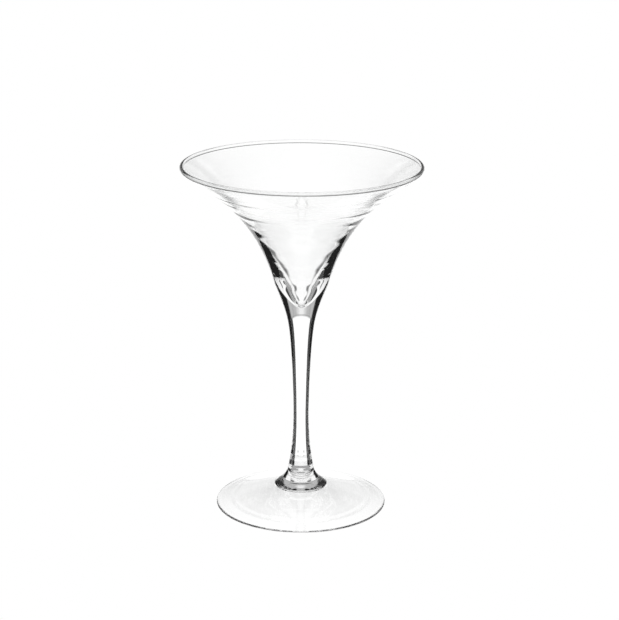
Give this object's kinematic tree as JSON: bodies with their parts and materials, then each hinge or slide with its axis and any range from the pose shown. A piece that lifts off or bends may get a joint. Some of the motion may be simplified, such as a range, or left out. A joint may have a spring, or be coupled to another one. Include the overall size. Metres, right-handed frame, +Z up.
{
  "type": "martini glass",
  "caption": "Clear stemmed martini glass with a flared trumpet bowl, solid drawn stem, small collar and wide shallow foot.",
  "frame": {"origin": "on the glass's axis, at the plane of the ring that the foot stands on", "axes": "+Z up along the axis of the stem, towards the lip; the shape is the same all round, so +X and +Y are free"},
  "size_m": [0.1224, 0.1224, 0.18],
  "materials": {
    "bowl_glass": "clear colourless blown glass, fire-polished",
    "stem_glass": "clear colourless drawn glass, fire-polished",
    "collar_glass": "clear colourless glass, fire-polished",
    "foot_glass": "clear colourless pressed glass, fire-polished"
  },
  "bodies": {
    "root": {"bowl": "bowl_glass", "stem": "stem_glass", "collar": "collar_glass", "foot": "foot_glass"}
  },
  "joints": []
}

- - - - - - -

Objective:
Give an exact repetition of all the material.

Expected output:
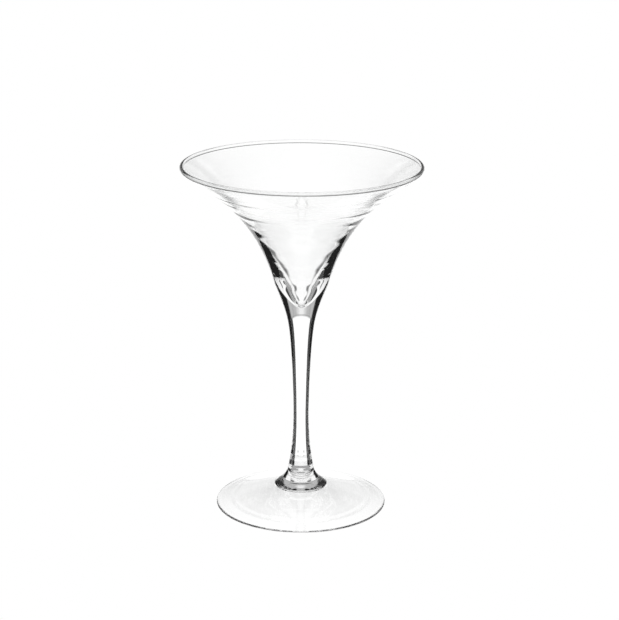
Give this object's kinematic tree as JSON: bodies with their parts and materials, then each hinge or slide with its axis and any range from the pose shown. A piece that lifts off or bends may get a joint. Some of the motion may be simplified, such as a range, or left out. A joint may have a spring, or be coupled to another one. Include the overall size. Metres, right-handed frame, +Z up.
{
  "type": "martini glass",
  "caption": "Clear stemmed martini glass with a flared trumpet bowl, solid drawn stem, small collar and wide shallow foot.",
  "frame": {"origin": "on the glass's axis, at the plane of the ring that the foot stands on", "axes": "+Z up along the axis of the stem, towards the lip; the shape is the same all round, so +X and +Y are free"},
  "size_m": [0.1224, 0.1224, 0.18],
  "materials": {
    "bowl_glass": "clear colourless blown glass, fire-polished",
    "stem_glass": "clear colourless drawn glass, fire-polished",
    "collar_glass": "clear colourless glass, fire-polished",
    "foot_glass": "clear colourless pressed glass, fire-polished"
  },
  "bodies": {
    "root": {"bowl": "bowl_glass", "stem": "stem_glass", "collar": "collar_glass", "foot": "foot_glass"}
  },
  "joints": []
}